Response of atmospheric pCO2 to a strong AMOC weakening under low and high emission scenarios

• Published in: Climate dynamics Vol. 62; no. 8; pp. 7559 - 7574
• Main Authors: Boot, Amber A., von der Heydt, Anna S., Dijkstra, Henk A.
• Format: Journal Article
• Language: English
• Published: Berlin/Heidelberg Springer Berlin Heidelberg 01.08.2024; Springer Nature B.V
• Subjects: Anthropogenic factors; Atlantic Meridional Overturning Circulation (AMOC); Carbon; Carbon cycle; Climate; Climate system; Climatology; Earth; Earth and Environmental Science; Earth Sciences; Emissions; Freshwater; Geophysics/Geodesy; Greenhouse effect; Greenhouse gases; Human influences; Inland water environment; Oceanography; Original Article; risk; uncertainty; Carbon cycle; AMOC weakening; Climate change; Marine biosphere; Atmospheric pCO; Atlantic meridional overturning circulation
• ISSN: 0930-7575; 1432-0894
• DOI: 10.1007/s00382-024-07295-y

The Earth System is warming due to anthropogenic greenhouse gas emissions which increases the risk of passing a tipping point in the Earth System, such as a collapse of the Atlantic Meridional Overturning Circulation (AMOC).

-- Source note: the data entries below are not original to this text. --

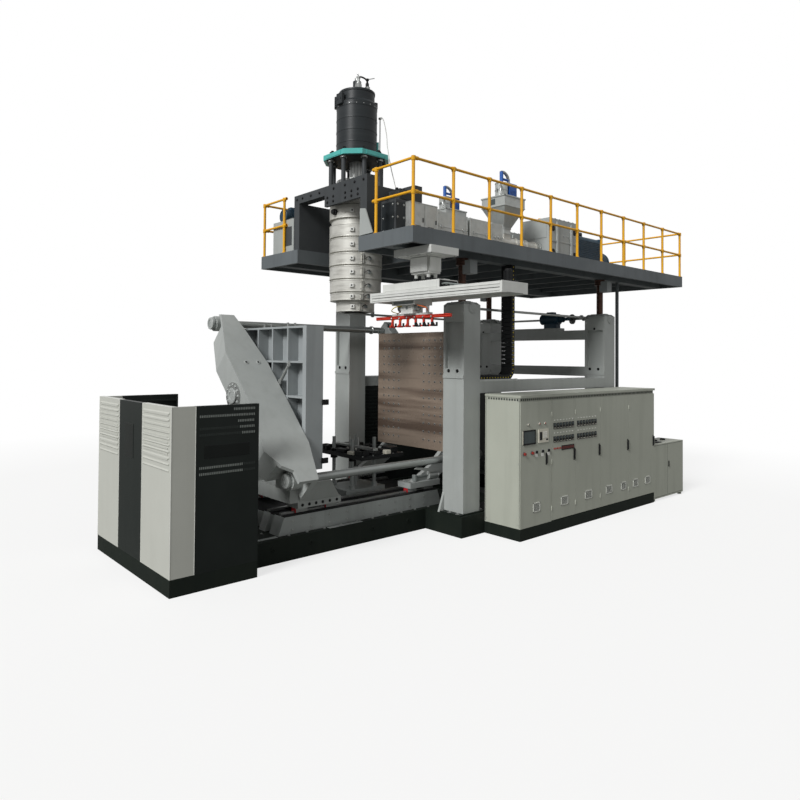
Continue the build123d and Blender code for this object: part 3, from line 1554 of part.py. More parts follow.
# Cabinet shell: an open-fronted box with a fixed instrument panel at the left
cabinet_front = cabinet_y[0]
door_back = cabinet_front + door_thickness
with BuildPart() as cabinet_body:
    block(cabinet_x, (door_back, cabinet_y[1]), (cabinet_plinth, cabinet_height - cabinet_roof))
    block(
        (cabinet_x[0] + cabinet_wall, cabinet_x[1] - cabinet_wall),
        (door_back, cabinet_y[1] - cabinet_wall),
        (door_bottom + 30, door_top - 30),
        Mode.SUBTRACT,
    )
    block((cabinet_x[0], door_edges[0] - door_gap), (cabinet_front, door_back),
          (cabinet_plinth, cabinet_height - cabinet_roof - 60))
    block(
        (cabinet_x[0] - 12, cabinet_x[1] + 12),
        (cabinet_front - 12, cabinet_y[1]),
        (cabinet_height - cabinet_roof, cabinet_height),
    )
    for places, z in ((stop_x, stop_z), (knob_x, knob_z)):
        for x in places:
            rod((x, cabinet_front, z), (x, door_back, z), control_stem_radius + running_gap,
                Mode.SUBTRACT)
cabinet_body.part.label = "cabinet_body"
export_step(cabinet_body.part, "parts/cabinet_body.step")

# Cabinet doors, each hinged on its left edge with a lever handle at the right
door_limits = door_edges + [cabinet_x[1]]


def cabinet_door(index):
    """One door leaf with its handle; the hinge line runs down its left edge."""
    left = door_limits[index] + door_gap / 2
    right = door_limits[index + 1] - door_gap / 2
    block((left, right), (cabinet_front, door_back - door_seat_gap), (door_bottom, door_top))
    handle_x = right - handle_inset
    block((handle_x - handle_width / 2, handle_x + handle_width / 2),
          (cabinet_front - handle_depth, cabinet_front), handle_z)


with BuildPart() as cabinet_door_1:
    cabinet_door(0)
cabinet_door_1.part.label = "cabinet_door_1"
export_step(cabinet_door_1.part, "parts/cabinet_door_1.step")

with BuildPart() as cabinet_door_2:
    cabinet_door(1)
cabinet_door_2.part.label = "cabinet_door_2"
export_step(cabinet_door_2.part, "parts/cabinet_door_2.step")

with BuildPart() as cabinet_door_3:
    cabinet_door(2)
cabinet_door_3.part.label = "cabinet_door_3"
export_step(cabinet_door_3.part, "parts/cabinet_door_3.step")

with BuildPart() as cabinet_door_4:
    cabinet_door(3)
cabinet_door_4.part.label = "cabinet_door_4"
export_step(cabinet_door_4.part, "parts/cabinet_door_4.step")

# Instruments on the fixed panel: screen, operator unit and lamp row
instrument_depth = 14
with BuildPart() as panel_instruments:
    block((1380, 1696), (cabinet_front - instrument_depth, cabinet_front), (1500, 1712))
    block((1784, 2058), (cabinet_front - instrument_depth, cabinet_front), (1498, 1712))
    for x in lamp_x:
        rod((x, cabinet_front - 20, lamp_z), (x, cabinet_front, lamp_z), lamp_radius)
panel_instruments.part.label = "panel_instruments"
export_step(panel_instruments.part, "parts/panel_instruments.step")


def emergency_stop(x):
    """Mushroom push button: a round head on a stem that slides in the panel."""
    head_back = cabinet_front - stop_travel - 8
    rod((x, head_back - 20, stop_z), (x, head_back, stop_z), stop_head_radius)
    rod((x, head_back, stop_z), (x, cabinet_front + control_stem_reach, stop_z),
        control_stem_radius)


def selector_knob(x):
    """Rotary selector: a round collar with a grip bar and a stem in the panel."""
    rod((x, cabinet_front - 12, knob_z), (x, cabinet_front - 1, knob_z), knob_radius)
    rod((x, cabinet_front - 1, knob_z), (x, cabinet_front + control_stem_reach, knob_z),
        control_stem_radius)
    block((x - 6, x + 6), (cabinet_front - 30, cabinet_front - 12), (knob_z - 20, knob_z + 20))


with BuildPart() as emergency_stop_left:
    emergency_stop(stop_x[0])
emergency_stop_left.part.label = "emergency_stop_left"
export_step(emergency_stop_left.part, "parts/emergency_stop_left.step")

with BuildPart() as emergency_stop_right:
    emergency_stop(stop_x[1])
emergency_stop_right.part.label = "emergency_stop_right"
export_step(emergency_stop_right.part, "parts/emergency_stop_right.step")

with BuildPart() as selector_knob_1:
    selector_knob(knob_x[0])
selector_knob_1.part.label = "selector_knob_1"
export_step(selector_knob_1.part, "parts/selector_knob_1.step")

with BuildPart() as selector_knob_2:
    selector_knob(knob_x[1])
selector_knob_2.part.label = "selector_knob_2"
export_step(selector_knob_2.part, "parts/selector_knob_2.step")

with BuildPart() as selector_knob_3:
    selector_knob(knob_x[2])
selector_knob_3.part.label = "selector_knob_3"
export_step(selector_knob_3.part, "parts/selector_knob_3.step")

# Auxiliary cabinet beyond the control cabinet, on short feet
with BuildPart() as aux_cabinet:
    block(aux_x, aux_y, (50, aux_height))
    for x in (aux_x[0] + 30, aux_x[1] - 90):
        for y in (aux_y[0] + 20, aux_y[1] - 80):
            block((x, x + 60), (y, y + 60), (0, 50))
aux_cabinet.part.label = "aux_cabinet"
export_step(aux_cabinet.part, "parts/aux_cabinet.step")
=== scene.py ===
import bmesh
import bpy
import numpy as np
from mathutils import Matrix


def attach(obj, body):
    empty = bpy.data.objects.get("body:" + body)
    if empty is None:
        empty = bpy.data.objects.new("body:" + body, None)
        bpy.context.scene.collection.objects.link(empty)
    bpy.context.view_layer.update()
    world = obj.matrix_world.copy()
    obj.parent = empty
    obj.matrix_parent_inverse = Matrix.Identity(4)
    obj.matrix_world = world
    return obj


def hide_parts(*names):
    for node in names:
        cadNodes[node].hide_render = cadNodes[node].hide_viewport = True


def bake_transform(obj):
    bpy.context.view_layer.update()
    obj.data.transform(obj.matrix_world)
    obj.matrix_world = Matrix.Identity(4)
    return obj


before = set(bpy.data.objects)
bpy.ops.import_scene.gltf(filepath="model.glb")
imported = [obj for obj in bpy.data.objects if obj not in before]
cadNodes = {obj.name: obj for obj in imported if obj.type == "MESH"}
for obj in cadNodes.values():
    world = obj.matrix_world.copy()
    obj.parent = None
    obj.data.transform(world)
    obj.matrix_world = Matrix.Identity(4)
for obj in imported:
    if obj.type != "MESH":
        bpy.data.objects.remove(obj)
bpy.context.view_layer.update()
print("frame loaded,", len(cadNodes), "nodes")

# camera at the photograph's standpoint, in metres and degrees
shot = {"place": (-6.984, -8.642, 2.869), "yaw": 49.058, "pitch": 1.060, "roll": 0.443, "lens": 29.10,
        "shift": (0.0281, -0.0696)}


def aimCamera(look):
    # forward from yaw and pitch, then the frame turned about it by the roll
    yaw, pitch, roll = np.radians([look["yaw"], look["pitch"], look["roll"]])
    forward = np.array([np.cos(yaw) * np.cos(pitch), np.sin(yaw) * np.cos(pitch), np.sin(pitch)])
    level = np.array([np.sin(yaw), -np.cos(yaw), 0.0])
    up = np.cross(level, forward)
    right = level * np.cos(roll) + up * np.sin(roll)
    top = up * np.cos(roll) - level * np.sin(roll)
    turn = np.eye(4)
    turn[:3, 0], turn[:3, 1], turn[:3, 2], turn[:3, 3] = right, top, -forward, look["place"]
    lens = bpy.data.cameras.new("photoCamera")
    lens.sensor_width = 36
    lens.lens = look["lens"]
    lens.shift_x, lens.shift_y = look["shift"]
    lens.clip_end = 200
    camera = bpy.data.objects.new("photoCamera", lens)
    camera.matrix_world = Matrix(turn.tolist())
    bpy.context.scene.collection.objects.link(camera)
    bpy.context.scene.camera = camera


aimCamera(shot)


# materials

def linear(code):
    # sRGB hex to linear light: ((c + 0.055) / 1.055) to the power 2.4 above the toe
    part = np.array([int(code[i:i + 2], 16) for i in (1, 3, 5)]) / 255
    value = np.where(part <= 0.04045, part / 12.92, ((part + 0.055) / 1.055) ** 2.4)
    return (*value.tolist(), 1.0)


def addNode(tree, kind, settings=None, links=None):
    node = tree.nodes.new(kind)
    for key, value in (settings or {}).items():
        if isinstance(key, str) and hasattr(node, key):
            setattr(node, key, value)
        else:
            node.inputs[key].default_value = value
    for key, (source, output) in (links or {}).items():
        tree.links.new(source.outputs[output], node.inputs[key])
    return node


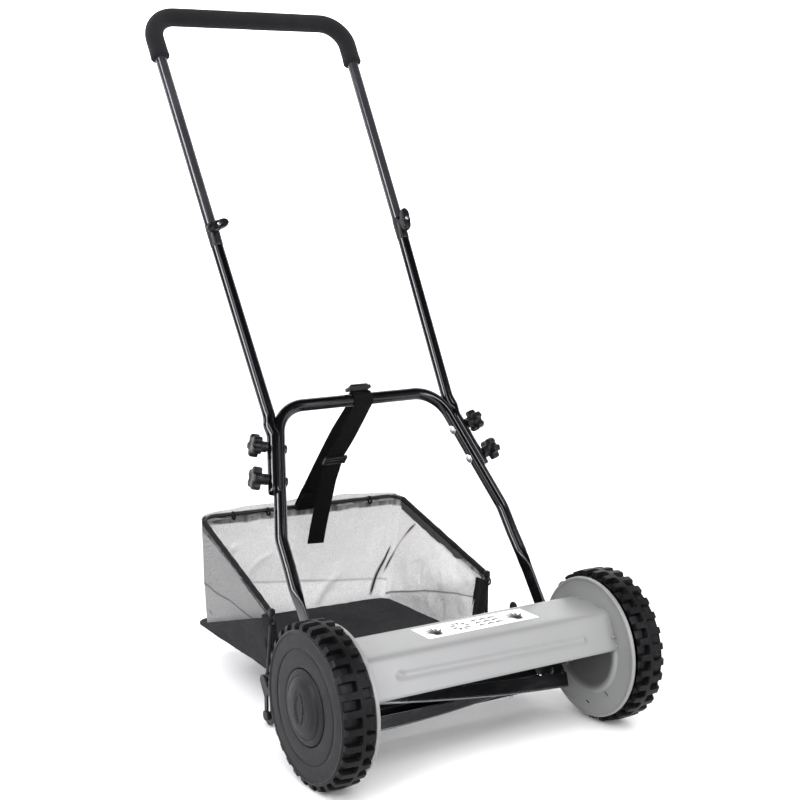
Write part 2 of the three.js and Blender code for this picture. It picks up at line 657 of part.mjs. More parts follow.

An AMOC weakening can have large climate impacts which influences the marine and terrestrial carbon cycle and hence atmospheric pCO 2 . However, the sign and mechanism of this response are subject to uncertainty. Here, we use a state-of-the-art Earth System Model, the Community Earth System Model v2 (CESM2), to study the atmospheric pCO 2 response to an AMOC weakening under low (SSP1-2.6) and high (SSP5-8.5) emission scenarios over the years 2015–2100. A freshwater flux anomaly in the North Atlantic strongly weakens the AMOC, and we simulate a weak positive pCO 2 response of 0.45 and 1.3 ppm increase per AMOC decrease in Sv for SSP1-2.6 and SSP5-8.5, respectively. For SSP1-2.6 this response is driven by both the oceanic and terrestrial carbon cycles, whereas in SSP5-8.5 it is solely the ocean that drives the response. However, the spatial patterns of both the climate and carbon cycle response are similar in both emission scenarios over the course of the simulation period (2015–2100), showing that the response pattern is not dependent on cumulative CO 2 emissions up to 2100. Though the global atmospheric pCO 2 response might be small, locally large changes in both the carbon cycle and the climate system occur due to the AMOC weakening, which can have large detrimental effects on ecosystems and society.